The Board of Supes unanimously rejected today a proposal that would have allowed a market-rate housing development to cast a shadow on a South of Market park.
The vote was a direct rebuke the Mayor London Breed, who supported the project, and made a clear statement that this board is not going to rubber-stamp development in an increasingly crowded city that violates a 1984 law protecting sunshine in the parks.
At issue was a project at 1052 Folsom and 190 Russ Street, a site owned by one of the most notorious Ellis Act evictors in the city.
The building would cast a shadow on Victoria Manalo Draves Park, the only full-service park in the neighborhood.
Anjelica Cabande, organizational director for Somcan, noted that the neighborhood has 35,000 residents and two parks. The area that would be in shadow is the place people enter the park, and is heavily used.
Steve Williams, a land-use lawyer working with SOMCAN, noted that three years ago, a smaller version of this project was rejected because of its shadow impact. The developer was told early on that the project would involve shadows on the park.
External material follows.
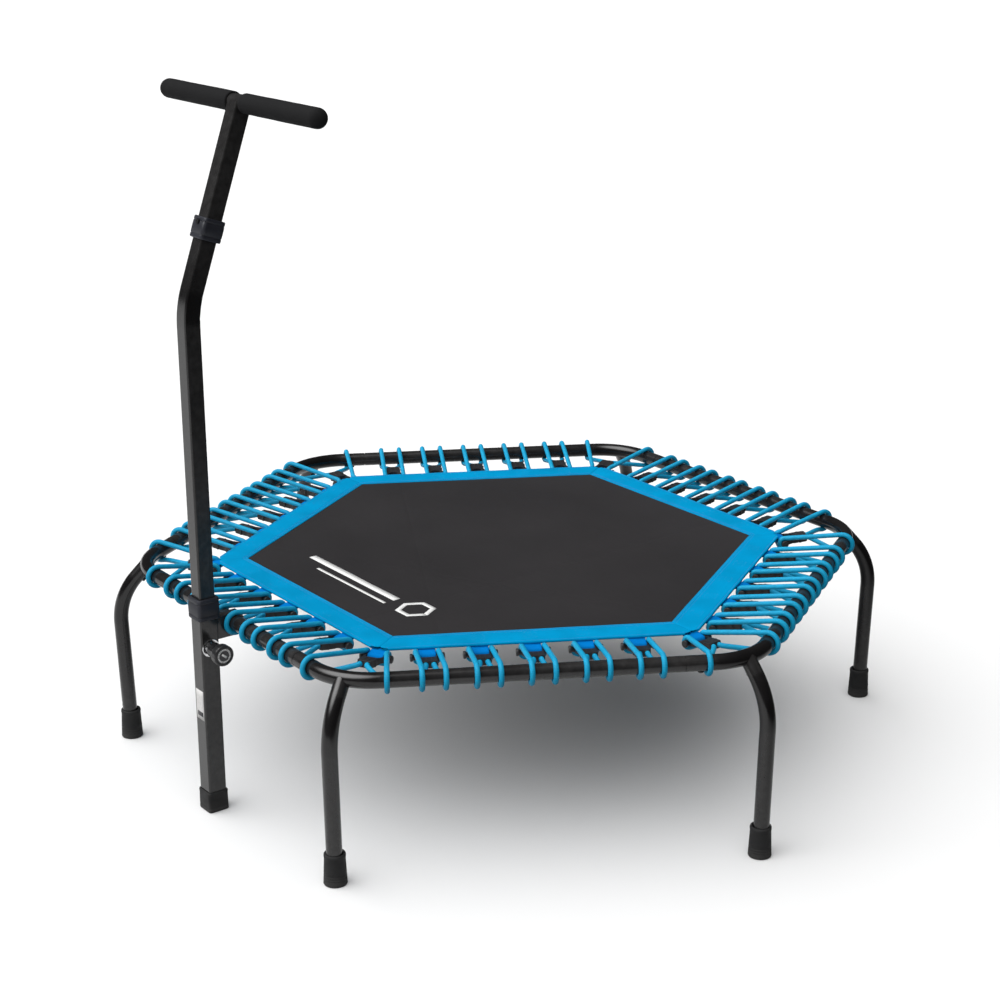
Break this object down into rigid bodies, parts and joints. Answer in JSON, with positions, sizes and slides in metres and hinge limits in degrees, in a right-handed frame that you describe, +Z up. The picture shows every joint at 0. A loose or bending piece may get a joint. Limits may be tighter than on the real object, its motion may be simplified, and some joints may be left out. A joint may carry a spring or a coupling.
{
  "type": "mini trampoline",
  "caption": "Low hexagonal rebounder: fabric bed hung by bungee cords in a tubular steel frame on bent legs, with a telescopic mast and a padded T-bar to hold.",
  "frame": {"origin": "on the floor at the middle of the bounding box; the centre of the hexagon is 11.861 mm further along +Y, because the post and its collar stand out on the -Y side", "axes": "+Z up; -Y towards the hand support, which stands on the middle of the -Y side; +X through a frame corner and its leg, which is also the side the pull knob faces"},
  "size_m": [1.3732, 1.2178, 1.1625],
  "materials": {
    "frame_paint": "gloss black powder coat",
    "leg_paint": "gloss black powder coat",
    "post_paint": "gloss black powder coat",
    "mast_paint": "gloss black powder coat",
    "plain_steel": "bare zinc-plated steel",
    "plated_steel": "bright plating",
    "black_screws": "black oxide",
    "foot_rubber": "matt moulded rubber",
    "bed_weave": "tightly woven matt polypropylene",
    "border_webbing": "woven polyester binding, light sheen",
    "tab_webbing": "woven polyester webbing",
    "hook_plastic": "moulded nylon",
    "cord_braid": "braided sheath over a rubber core",
    "collar_plastic": "moulded nylon",
    "guide_plastic": "moulded polyethylene",
    "grip_foam": "soft foam",
    "knob_plastic": "moulded nylon, satin",
    "disc_plastic": "plain printed disc"
  },
  "bodies": {
    "frame": {"frame_tube_1": "frame_paint", "frame_tube_2": "frame_paint", "frame_tube_3": "frame_paint", "frame_tube_4": "frame_paint", "frame_tube_5": "frame_paint", "frame_tube_6": "frame_paint", "joint_spigots": "plain_steel", "joint_screws": "black_screws", "leg_1": "leg_paint", "leg_2": "leg_paint", "leg_3": "leg_paint", "leg_4": "leg_paint", "leg_5": "leg_paint", "leg_6": "leg_paint", "leg_spigots": "plain_steel", "leg_screws": "black_screws", "foot_1": "foot_rubber", "foot_2": "foot_rubber", "foot_3": "foot_rubber", "foot_4": "foot_rubber", "foot_5": "foot_rubber", "foot_6": "foot_rubber", "side_cords": "cord_braid", "corner_cords": "cord_braid", "post_tube": "post_paint", "post_foot": "foot_rubber", "post_bracket": "post_paint", "rail_saddle": "post_paint", "bracket_bolts": "black_screws", "lower_collar": "collar_plastic", "pin_washer": "plated_steel", "pin_housing": "plated_steel", "pin_spring": "plain_steel"},
    "mat": {"jump_mat": "bed_weave", "mat_border": "border_webbing", "mat_tabs": "tab_webbing", "side_hooks": "hook_plastic", "corner_hooks": "hook_plastic"},
    "mast": {"mast_tube": "mast_paint", "mast_guide": "guide_plastic", "mast_spigot": "plain_steel", "upper_collar": "collar_plastic", "mast_screw": "black_screws", "handle_tube": "mast_paint", "crossbar": "mast_paint", "bar_plugs": "guide_plastic", "grip_left": "grip_foam", "grip_right": "grip_foam"},
    "pin": {"pull_pin": "plain_steel", "pull_knob": "knob_plastic", "knob_disc": "disc_plastic"}
  },
  "joints": [
    {"name": "mat_bounce", "type": "slide", "parent": "frame", "child": "mat", "axis": [0, 0, 1], "range_m": [-0.06, 0], "stiffness_N_per_m": 9000, "deforming": ["side_cords", "corner_cords"]},
    {"name": "mast_height", "type": "slide", "parent": "frame", "child": "mast", "axis": [0, 0, 1], "range_m": [0, 0.2]},
    {"name": "pin_pull", "type": "slide", "parent": "frame", "child": "pin", "axis": [1, 0, 0], "range_m": [-0.005, 0.006], "stiffness_N_per_m": 600, "springref_m": -0.005, "deforming": ["pin_spring"]}
  ]
}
That, he said, created a problem with the California Environmental Quality Act.
Sue Hestor, lawyer for SOMCAN, said that the Planning Commission had no shadow studies, “yet they adopted the shadow findings without evidence. They cannot do this.”
Here’s what really went on: The Recreation and Parks Commission wouldn’t accept the project — then its membership changed. Under Mayor Breed, new commissioners replaced some of those who had opposed the project.
“There are political powers,” Sup Aaron Peskin said. “Commissioner Megan Levitan was not reappointed arguably because of her courageous vote against this project.”
So all of a sudden, a project that was unacceptable in 2015 was just fine three — in a larger version — three years later.
For more than an hour, Soma residents and activists – many of them members of the Filipino-American community — spoke against the project. Many said this park was their back yard; there are not a lot of single-family houses in the area, and most people live in small apartments.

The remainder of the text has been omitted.